Generally, “a municipality may not be held liable to a person injured by the breach of a duty owed to the general public, such as a duty to provide police protection” (Etienne v. New York City Police Dept., 37 AD3d 647, 649). When a cause of action alleging negligence is asserted against a municipality, and the municipality is exercising a governmental function, the plaintiff must first demonstrate that the municipality owed a special duty to the injured person (see Valdez v. City of New York, 18 NY3d 69, 75). A special duty is “a duty to exercise reasonable care toward the plaintiff,” and “is born of a special relationship between the plaintiff and the governmental entity” (Pelaez v. Seide, 2 NY3d 186, 198–199). The elements required to establish a special relationship are: “(1) an assumption by the municipality, through promises or actions, of an affirmative duty to act on behalf of the party who was injured; (2) knowledge on the part of the municipality's agents that inaction could lead to harm; (3) some form of direct contact between the municipality's agents and the injured party; and (4) that party's justifiable reliance on the municipality's affirmative undertaking” (Cuffy v. City of New York, 69 N.Y.2d 255, 260).

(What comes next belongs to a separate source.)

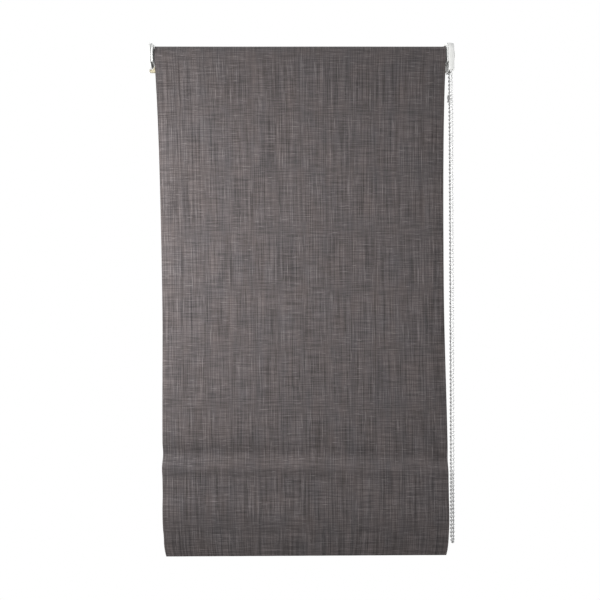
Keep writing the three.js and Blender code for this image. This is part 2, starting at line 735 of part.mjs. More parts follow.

Here, the defendants established their prima facie entitlement to judgment as a matter of law by demonstrating that the police did not assume an affirmative duty to act on Dawes' behalf (see Valdez v. City of New York, 18 NY3d 69). In opposition, the plaintiffs failed to raise a triable issue of fact.

Contrary to the plaintiffs' contention (see Parochial Bus Sys. v. Board of Educ. of City of N.Y., 60 N.Y.2d 539), that branch of the defendants' cross motion which was for summary judgment was timely (see CPLR 3212[a]; Vazquez v. Flesor, 128 AD3d 808).

The plaintiffs' remaining contentions are without merit.

Accordingly, the Supreme Court should have granted that branch of the defendants' cross motion which was for summary judgment dismissing the cause of action alleging negligence.

The plaintiffs' contention that the Supreme Court erred in denying their motion to impose sanctions is not properly before this Court (see Chunnulal v. Rosen, 56 AD3d 409).